Entries shown —
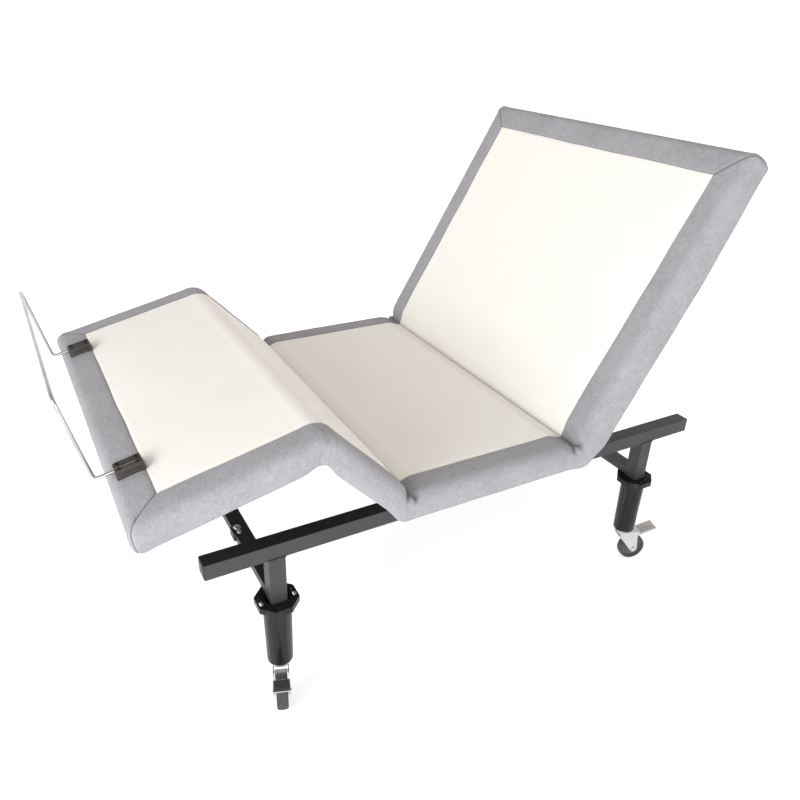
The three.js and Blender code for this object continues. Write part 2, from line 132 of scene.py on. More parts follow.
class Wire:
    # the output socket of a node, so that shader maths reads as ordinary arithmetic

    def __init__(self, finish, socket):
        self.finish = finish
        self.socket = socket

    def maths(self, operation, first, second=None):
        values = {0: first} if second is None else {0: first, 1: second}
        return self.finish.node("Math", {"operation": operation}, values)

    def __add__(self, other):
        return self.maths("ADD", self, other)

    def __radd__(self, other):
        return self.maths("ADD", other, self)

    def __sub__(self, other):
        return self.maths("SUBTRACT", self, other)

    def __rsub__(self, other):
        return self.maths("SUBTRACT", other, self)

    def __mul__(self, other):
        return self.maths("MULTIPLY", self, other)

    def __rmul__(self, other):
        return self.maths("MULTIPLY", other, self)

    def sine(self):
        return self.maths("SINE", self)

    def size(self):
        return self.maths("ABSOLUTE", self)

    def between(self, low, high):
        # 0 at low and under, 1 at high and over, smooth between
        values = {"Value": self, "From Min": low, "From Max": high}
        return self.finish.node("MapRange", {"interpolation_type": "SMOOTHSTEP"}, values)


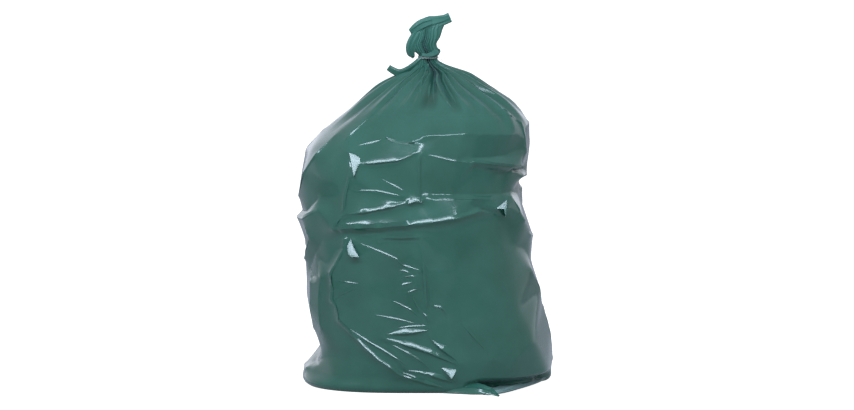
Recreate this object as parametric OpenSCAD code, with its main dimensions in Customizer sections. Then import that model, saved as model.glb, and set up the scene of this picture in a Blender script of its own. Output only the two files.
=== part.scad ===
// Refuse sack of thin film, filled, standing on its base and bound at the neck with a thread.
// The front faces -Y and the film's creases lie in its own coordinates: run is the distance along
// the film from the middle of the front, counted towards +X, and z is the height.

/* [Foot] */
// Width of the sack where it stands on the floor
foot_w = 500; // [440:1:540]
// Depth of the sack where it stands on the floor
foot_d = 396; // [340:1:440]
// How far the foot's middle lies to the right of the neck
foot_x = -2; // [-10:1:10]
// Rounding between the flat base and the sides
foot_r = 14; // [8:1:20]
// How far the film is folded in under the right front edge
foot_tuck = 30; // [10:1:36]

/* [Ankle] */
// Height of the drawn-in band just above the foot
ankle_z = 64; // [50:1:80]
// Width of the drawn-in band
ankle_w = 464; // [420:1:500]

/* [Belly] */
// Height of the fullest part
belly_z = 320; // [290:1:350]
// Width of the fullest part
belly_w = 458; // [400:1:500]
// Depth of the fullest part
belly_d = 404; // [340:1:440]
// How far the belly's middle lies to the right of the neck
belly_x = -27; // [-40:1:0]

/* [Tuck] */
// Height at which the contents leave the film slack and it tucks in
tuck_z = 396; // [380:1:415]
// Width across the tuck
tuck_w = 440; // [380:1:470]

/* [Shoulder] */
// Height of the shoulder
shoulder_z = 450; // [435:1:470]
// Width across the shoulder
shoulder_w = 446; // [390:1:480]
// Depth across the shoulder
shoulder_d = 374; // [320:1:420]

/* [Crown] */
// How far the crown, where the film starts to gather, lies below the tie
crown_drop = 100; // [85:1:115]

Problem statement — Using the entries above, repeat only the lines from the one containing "Recreate this object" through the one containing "is the height.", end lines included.

Exercise response —
Recreate this object as parametric OpenSCAD code, with its main dimensions in Customizer sections. Then import that model, saved as model.glb, and set up the scene of this picture in a Blender script of its own. Output only the two files.
=== part.scad ===
// Refuse sack of thin film, filled, standing on its base and bound at the neck with a thread.
// The front faces -Y and the film's creases lie in its own coordinates: run is the distance along
// the film from the middle of the front, counted towards +X, and z is the height.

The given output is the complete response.